If being an adult in this mad world means to bear with disappointment, fatigue, and pain, then not being might seem like a better option. And already this is a step many young people of the developed world find themselves taking. In South Korea, where I currently live, College and Graduate School students are the second age group (after the impoverished elderly) who commit suicide. The labor market in South Korea is extremely competitive, and demanding; the starting wages are low, and furthermore the working environments are inhumane (with ridiculous hours). I myself have dealt with depression prior to graduation, in the light of the lifescape that was in front of me.
Palahniuk’s young characters face a very similar situation:
Griffin Wilson, he knew that the SATs were just the gateway to a big lifetime of bullshit. To getting married and college. To paying taxes and trying to raise a kid who’s not a school shooter. And Griffin Wilson knew drugs are only a patch. After drugs, you’re always going to need more drugs.
Griffin Wilson chooses a different path, yet he also does not pick “not being”. He wants happiness, and ceasing to exist is not exactly the same thing. Ceasing to exist wipes off the sad with its human. So Griffin pioneers a third choice. Using a defibrillator Griffin gives himself some type of electric self-lobotomy. Griffin enters a state of childlike bliss. I see Griffin’s decision as resistance in the face of a world that wants you to stay sane and strong so it can smother you longer.
His decision leads into a chain reaction in the rest of the students. Theses self-lobotomized kids are perhaps the Zombies that lend the story its title. These kids make the decision to live in this blissful state, ignorant to the rules of the society surrounding them, thrilled with the trivial joys life offers. I do not know the intentions of the author, but I find it hard to label this Zombism for there is a very hard decision involved.
Palahniuk’s Zombies find happiness in a more animalistic state. Veering away from this animal is what the main character suspects led to our unhappiness after all.
We’re basically big animals, evolved to break open shells and eat raw oysters, but now we’re expected to keep track of all three hundred Kardashian sisters and eight hundred Baldwin brothers. Seriously, at the rate they reproduce the Kardashians and the Baldwins are going to wipe out all other species of humans. The rest of us, you and me, we’re just evolutionary dead ends waiting to wink out.
We have perhaps pushed ourselves too far, hoping to hide the animal in us. But our nature nevertheless is there and limits us.
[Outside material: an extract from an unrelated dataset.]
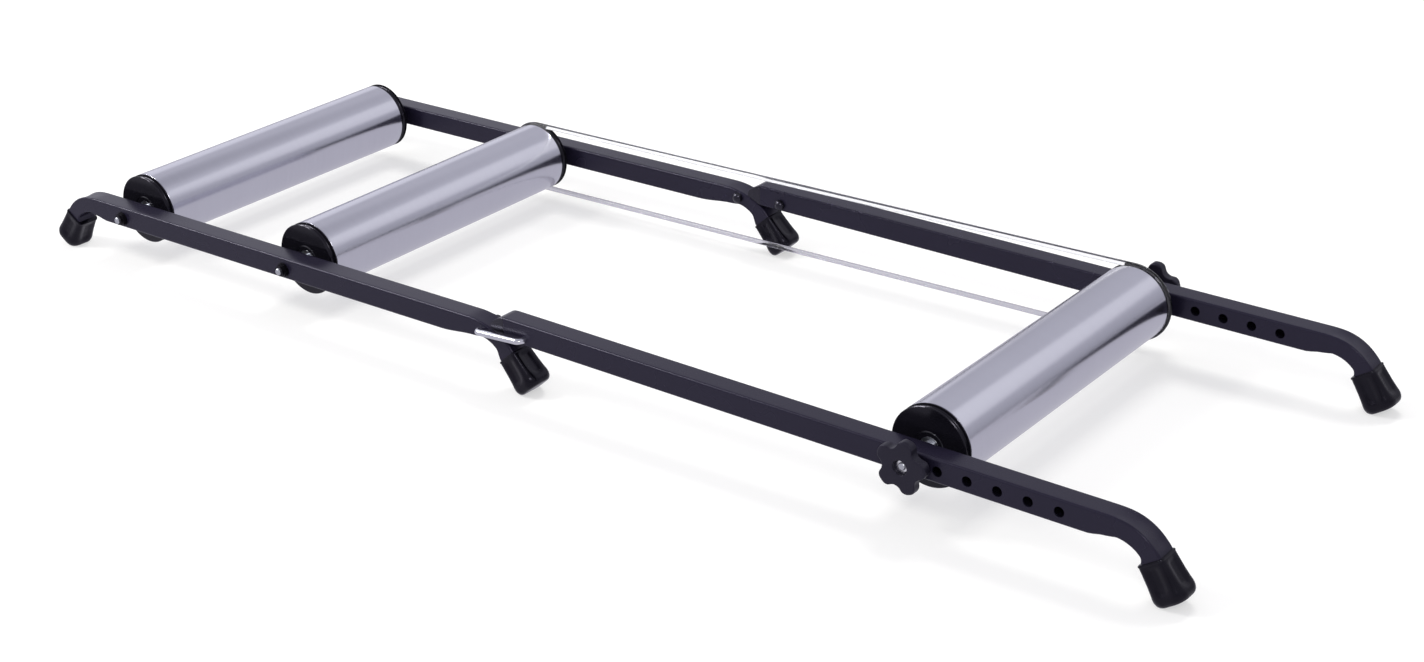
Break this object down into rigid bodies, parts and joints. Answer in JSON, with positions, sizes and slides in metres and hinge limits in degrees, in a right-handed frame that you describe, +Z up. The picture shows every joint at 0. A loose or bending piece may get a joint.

On the other hand the mentioned segment of text brings up the question of media and its role in the great misery of the post-modern times. We are all losers based on the images that the media creates and naturalizes; we can never catch up with the lives the media promote. Thanks to the neoliberal ideologies fed to us, it is our fault we are not catching up with all of the mentioned bullshit. It’s is our fault that we are not earning enough, even though we dedicate more than 40 hours of our week to our occupations. It’s our fault that we are not having magical schedules which allow us to exercise so to keep fit and healthy, engage in cultural activities and keep out minds fit, have fulfilling social relationships and create good support networks, date happy, create a family, bring up perfect kids, and age graceful. It is absolutely our fault that we do not succeed, what they media portray as success being pretty narrow, and we should feel bad about it. The normal human is a disappointing human and have no chance in winning.
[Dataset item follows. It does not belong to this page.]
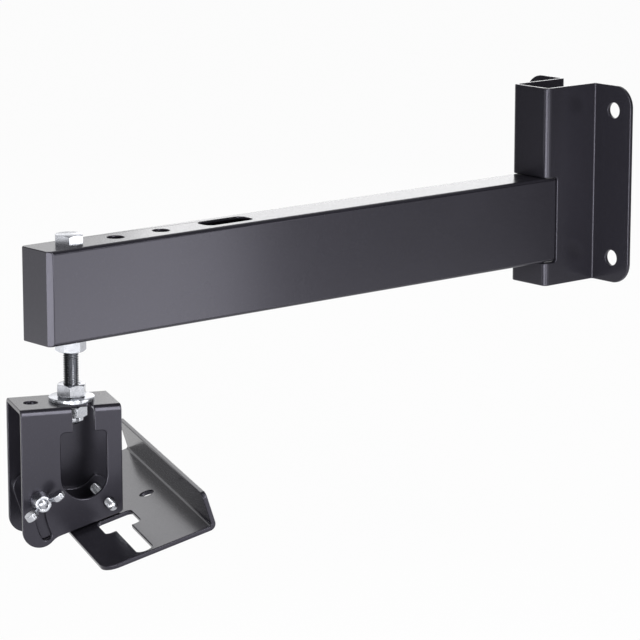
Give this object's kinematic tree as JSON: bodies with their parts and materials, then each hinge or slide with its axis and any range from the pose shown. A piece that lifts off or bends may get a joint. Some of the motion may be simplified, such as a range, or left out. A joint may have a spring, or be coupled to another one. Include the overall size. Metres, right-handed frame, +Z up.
{
  "type": "speaker wall bracket",
  "caption": "Long-reach wall bracket for a loudspeaker: folded wall plate, rectangular tube arm, and a yoke that swivels and tilts a slotted speaker plate.",
  "frame": {"origin": "centre of the four wall bolt holes, in the wall bracket's back face", "axes": "+Z up, the wall is the plane y = 0, and the arm runs out from the wall along -Y"},
  "size_m": [0.2107, 0.4979, 0.2514],
  "materials": {
    "powder_coat": "satin",
    "zinc_plate": "bright zinc"
  },
  "bodies": {
    "arm": {"wall_bracket": "powder_coat", "arm_tube": "powder_coat", "arm_end_plate": "powder_coat", "swivel_bolt": "zinc_plate", "arm_nut": "zinc_plate", "clamp_nut": "zinc_plate", "clamp_washer": "zinc_plate", "lock_nut": "zinc_plate"},
    "yoke": {"yoke": "powder_coat"},
    "speaker_plate": {"speaker_plate": "powder_coat", "tilt_cradle": "powder_coat", "pivot_bolt": "zinc_plate", "pivot_nut": "zinc_plate", "wing_bolt": "zinc_plate", "far_washer": "zinc_plate", "near_washer": "zinc_plate"},
    "wing_nut": {"wing_nut": "zinc_plate"}
  },
  "joints": [
    {"name": "swivel", "type": "hinge", "parent": "arm", "child": "yoke", "pos_m": [0, -0.4484, -0.0929], "axis": [0, 0, 1], "continuous": true},
    {"name": "tilt", "type": "hinge", "parent": "yoke", "child": "speaker_plate", "pos_m": [0.00689, -0.43177, -0.1555], "axis": [0.9239, -0.3827, 0], "range_deg": [0, 30]},
    {"name": "wing_nut_turn", "type": "hinge", "parent": "speaker_plate", "child": "wing_nut", "pos_m": [0.01497, -0.48281, -0.15087], "axis": [0.9239, -0.3827, 0], "continuous": true}
  ]
}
However Palahniuk’s story not only does not dive dipper in this condition, it also turns a surprising turn. The narrator finds himself interested in joining the rest of his schoolmates, and self-lobotomize. But before pushing the button, he wishes to give his guardian, one last word. He decides to let his uncle know that his action in no way reflects upon the uncle’s guardianship. His uncle, upon seeing what the boy is about to do, grabs his arm and says “If you hurt yourself, you hurt me, too.” The uncle’s reaction spreads through the bystanders who grab each other’s arms and repeating the sentence. They make a chain that ends in the narrator and his uncle.
Some of the readers such as Matt Getty view read this action as a parallel this scene as a sort of zombism to that of the teenagers. That the non-lobotomized of this world are in a zombie like state as well. Some other readers have wild theories that this are all fragments of the characters already fried mind, however this second reading of the story relies on wild guesswork rather than text.
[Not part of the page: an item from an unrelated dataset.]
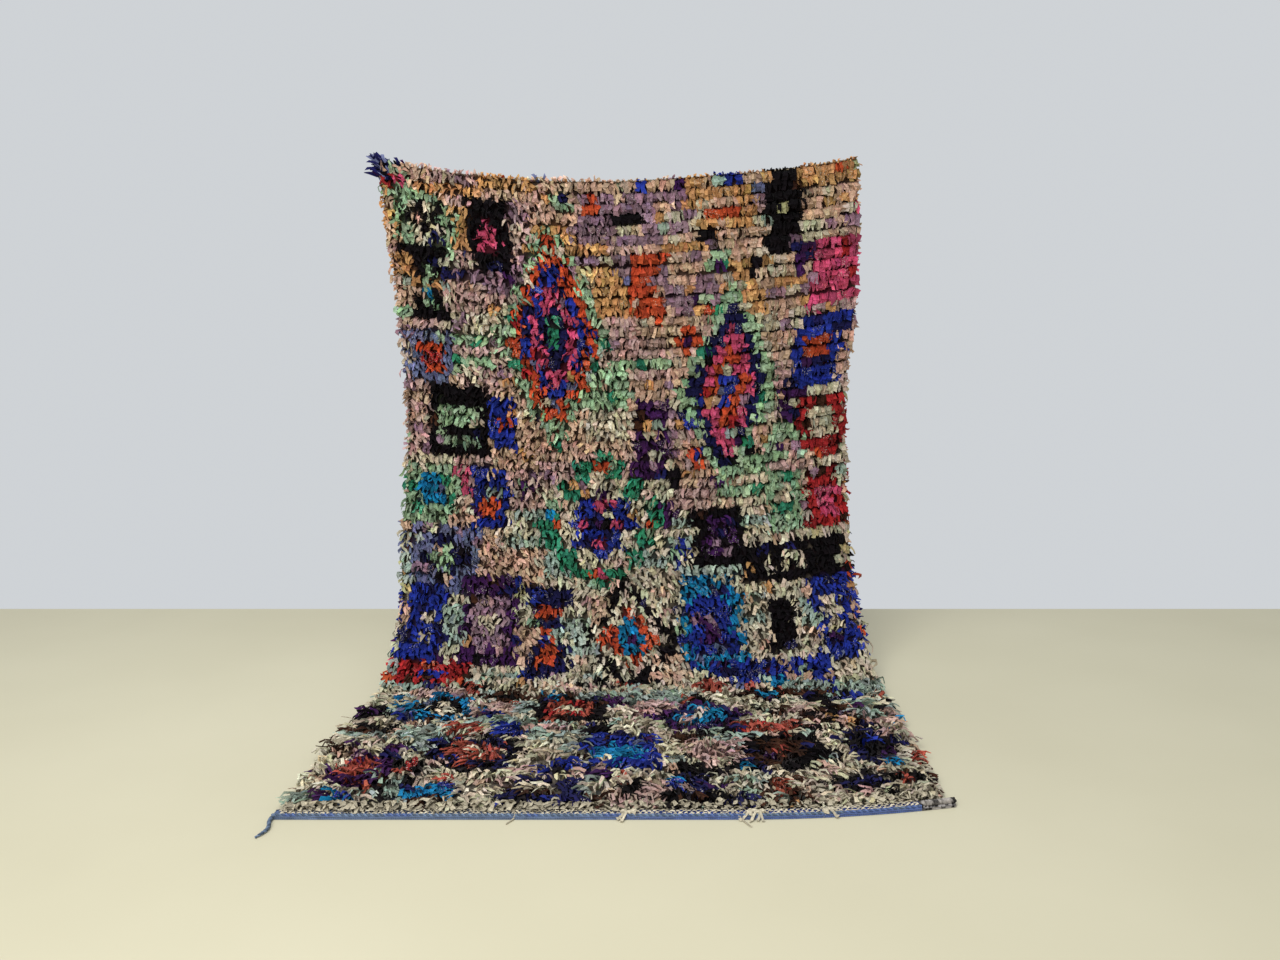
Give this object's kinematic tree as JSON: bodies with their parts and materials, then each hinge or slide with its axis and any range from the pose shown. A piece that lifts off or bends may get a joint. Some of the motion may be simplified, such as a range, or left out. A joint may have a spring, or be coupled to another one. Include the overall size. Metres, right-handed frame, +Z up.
{
  "type": "boucherouite rug",
  "caption": "Thick rag pile rug that hangs by its top edge, flares forward and runs out over the floor to a flat-woven blue end.",
  "frame": {"origin": "middle of the rug's top edge, on the back of the cloth, where the rug is held", "axes": "+Z up, -Y the way the pile faces and the rug runs out over the floor, +X to the right of someone who faces the pile"},
  "size_m": [1.5753, 1.1893, 1.6227],
  "materials": {
    "rag_pile": "many-coloured cotton and wool rag pile, matt and frayed",
    "ground_weave": "flat woven wool and cotton ground",
    "blue_band": "flat woven blue cotton with white picks",
    "mottled_band": "black and white mottled yarn",
    "cream_tie": "cream cotton strips"
  },
  "bodies": {
    "root": {"rug_body": "rag_pile", "left_hanging_locks": "rag_pile", "left_flare_locks": "rag_pile", "left_floor_locks": "rag_pile", "right_hanging_locks": "rag_pile", "right_flare_locks": "rag_pile", "right_floor_locks": "rag_pile", "top_left_locks": "rag_pile", "top_right_locks": "rag_pile", "near_locks": "rag_pile", "end_band": "blue_band", "corner_band": "mottled_band", "corner_tail": "blue_band", "tie_middle": "cream_tie", "tie_right": "cream_tie", "tie_far_right": "cream_tie"}
  },
  "joints": []
}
I believe that this ending was intended to be a human and felt one. I do not like this happy ending.
This certainly isn’t the happy ending I had in mind, but compared to where this story began-with Griffin Wilson in the nurse’s office putting his wallet between his teeth like a gun-Well, maybe this is not such a bad place to start.
The moment of connectedness, mass-conjoining of the observers and protesting the self-lobotomy is, in my opinion, constructed in a way to be viewed positively. The story chooses being over the bliss of being in between. And while this story never intended to search for the root of post-modern unhappiness, or give answers it leaves me with a sense of disappointment. I was not looking for answers in it anyways, but when it posits our better choice as living in the same shit, it chooses to naturalize shit.
Self-lobotomy was Griffin’s act of resistance to a world that has put heavy reins on us. Resistance and protest in the face of a word that gives us even less than two options. Griffin’s chooses to exist for satisfaction of his instant needs only. It’s not a good solution, but returning to the ordinary world of the narrator signifies acceptance of something that should not be accepted.
In my opinion the story begins with a rejection and ends with an acceptance. In this process, the resistance that is the centerpiece is rendered meaningless.